In order to improve working conditions and compensation, Macron approved the establishment of a new Authority for Social Relations of Employment Platforms in 2021, which staged elections this year for worker representatives.

Elisabeth Borne, the former labor minister who is now the prime minister, stated that the objective was to facilitate communication between the parties in order to advance toward improved working conditions and new rights “while respecting the self-employed status to which most of them are attached.” The French solution has been praised by the Association of Self-Employed Platforms, which also includes Deliveroo and Uber among its members.

Estonia has undergone yet another intriguing transformation. In the Baltic nation, taxis and private hire drivers are treated equally in terms of licensing and background checks. Taxi drivers in Estonia are no longer required to undergo a lengthy exam. Only an online application, €38, and a week of waiting are required for them to receive their license.
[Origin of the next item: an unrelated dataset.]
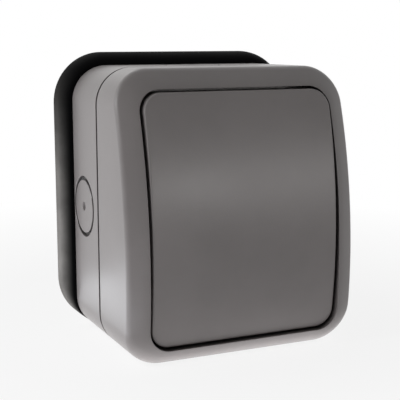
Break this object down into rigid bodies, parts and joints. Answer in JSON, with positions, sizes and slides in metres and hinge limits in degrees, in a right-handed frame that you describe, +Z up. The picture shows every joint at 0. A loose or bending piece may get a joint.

Private drivers are not required to carry taxi signs or purchase a taximeter, but they are still prohibited from picking up passengers who hail them from the street.

The proof that platforms would need to provide to demonstrate that the worker is not an employee is the topic of discussion in Brussels. In order to qualify as an employee, the European Commission presented a list of five requirements, but stated that only two of the five needed to be satisfied. However, Gualmini, a social democrat and member of the European Parliament, would rather that these standards be indicative rather than mandatory for determining a worker’s employment status.

Conservatives reacted negatively, worried that this would automatically reclassify all laborers as employees, destroying the burgeoning economy in the process. Other MEPs proposed the creation of a “Code of Conduct” as an alternative, calling it “a kind of self-regulation focused on improving working conditions of genuine self-employed persons.”

This non-obligatory strategy aims to motivate platforms to enhance the working circumstances for the “truly self-employed.” In addition, they maintain that optional benefits like social protection, accident insurance, or training opportunities should not be taken into account when evaluating the job relationship, in contrast to socialists.

The centrists appear to be supporting the conservative strategy. According to MEP Uri Nicholsonová, “truly self-employed” people must be “allowed to remain so and can continue to acquire work through platforms.”

The gig worker idea will be discussed in a parliamentary committee throughout the summer, and the European Parliament is anticipated to vote on it before the end of the year.